Of course the claim turned out not to be true.
“Hill . . . told reporters he could not confirm reports that Iranian officials had witnessed the July 4 launches,” the AP said. “He said he misspoke when he earlier told lawmakers that he could confirm such reports.”
Now I'm most fascinated by how Hill's now-retracted claim came up. George Allen fed it to him.
“Now, these missile tests . . .” Sen. George Allen, R-Va., asked Hill at a July 20 hearing of the Senate Foreign Relations Committee. “Is it not true that there was at least one or more Iranian officials there to watch these missile launches?”
“Yes, that is our understanding,” Hill said.
Objection! Leading the witness. This is a ploy the Republicans use a lot (they used to use it with Colin Powell, before Powell exhausted his credibility), to push reasonable officials to voice propaganda they probably harbor suspicions about. I'd suggest the story isn't simply that Chris Hill made a claim he couldn't substantiate, but that someone seeded the claim with the reliable but stupid George Allen.
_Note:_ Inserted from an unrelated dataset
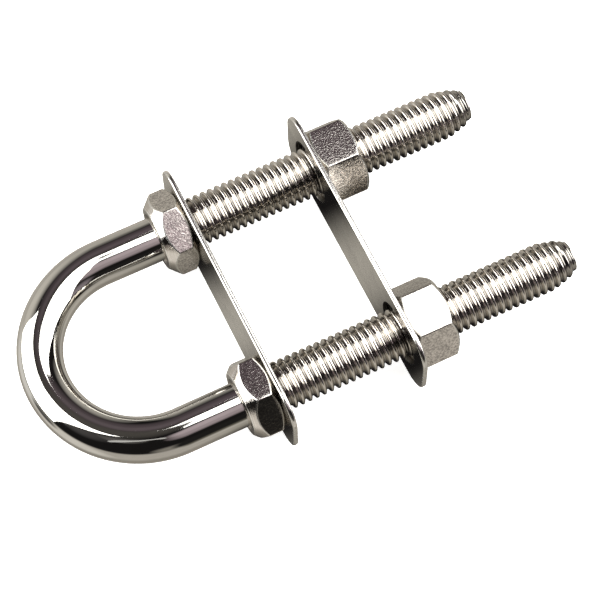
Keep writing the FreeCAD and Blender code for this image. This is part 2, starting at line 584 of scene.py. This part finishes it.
def nut_turned(finish):
    """Turned ends and cones: fine rings round the bore."""
    material, tree = new_material("nut_turned")
    reach = combined(tree, "MULTIPLY", mesh_value(tree, "reach", "Fac"), 3400.0)
    spread = add_node(tree, "ShaderNodeCombineXYZ", {"X": reach})["Vector"]
    rings = noise(tree, spread, 1.0, 2.0, 0.7)
    grain = noise(tree, object_coordinates(tree), 2300.0, 3.0, 0.7)
    tone = combined(
        tree, "ADD", ramp(tree, rings, 0.35, 0.7, 0.0, 0.5), ramp(tree, grain, 0.35, 0.75, 0.0, 0.4))
    colour = two_tone(tree, tone, finish.nut_colour, 1.25, 0.92)
    rough = ramp(tree, tone, 0.0, 1.0, finish.nut_roughness * 0.62, finish.nut_roughness * 0.98)
    relief = bumped(tree, rings, 0.00003, 0.7)
    relief = bumped(tree, grain, 0.00003, 0.6, relief)
    return steel(material, colour, rough, relief)


def worn_edge(finish):
    """Edges rubbed bright, with small nicks."""
    material, tree = new_material("worn_edge")
    nicks = noise(tree, object_coordinates(tree), 1200.0, 3.0, 0.7)
    colour = two_tone(tree, ramp(tree, nicks, 0.5, 0.75), finish.edge_colour, 1.05, 0.7)
    rough = ramp(tree, nicks, 0.3, 0.8, 0.16, 0.34)
    return steel(material, colour, rough, bumped(tree, nicks, 0.000015, 0.7))


def plate_face(finish):
    """Satin sheet: fine crossed grain with faint clouds and a few long scratches."""
    material, tree = new_material("plate_face")
    place = object_coordinates(tree)
    grain = noise(tree, place, 2600.0, 3.0, 0.7)
    lines = noise(tree, stretched(tree, place, (1500.0, 160.0, 2600.0)), 1.0, 3.0, 0.6)
    clouds = noise(tree, place, 150.0, 4.0, 0.6)
    tone = combined(
        tree, "ADD", ramp(tree, grain, 0.38, 0.62, 0.0, 0.65), ramp(tree, clouds, 0.35, 0.65, 0.0, 0.35))
    colour = two_tone(tree, tone, finish.plate_colour, 1.2, 0.68)
    rough = combined(
        tree, "ADD",
        ramp(tree, clouds, 0.3, 0.7, finish.plate_roughness * 0.8, finish.plate_roughness * 1.2),
        ramp(tree, lines, 0.5, 0.75, 0.0, 0.1))
    relief = bumped(tree, grain, 0.00003, 0.8)
    relief = bumped(tree, lines, 0.00002, 0.6, relief)
    return steel(material, colour, rough, relief)


def plate_rim(finish):
    """Sheared rims of the plates, brighter than the faces, with lines across the sheet."""
    material, tree = new_material("plate_rim")
    across = stretched(tree, object_coordinates(tree), (220.0, 1700.0, 1700.0))
    shear = noise(tree, across, 1.0, 3.0, 0.65)
    colour = two_tone(tree, ramp(tree, shear, 0.35, 0.7), finish.edge_colour, 1.1, 0.8)
    rough = ramp(tree, shear, 0.3, 0.75, 0.07, 0.18)
    return steel(material, colour, rough, bumped(tree, shear, 0.00001, 0.6))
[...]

And of course, Allen's ploy worked. Hill has retracted the comments. But as Stein shows, both experts and mainstream journalists still believe Hill's claim is operative. No wonder our allies in the region don't believe us anymore.
One more detail, one of my pet peeves. If there is a connection between North Korea's and Iran's nuclear programs, it passes right through Pakistan. Yet once again, the administration neglects to admit that point, the real pressing nuclear danger, in favor of spinning its lies.
well, maybe there were a few Iranians in the Pakistani delegation that witnessed the North Korean missile launches
can you prove this didn't happen ???
you gotta learn to turn their tactics around and stomp on their balls with them
the bushies don't want to talk about the pakistanis ???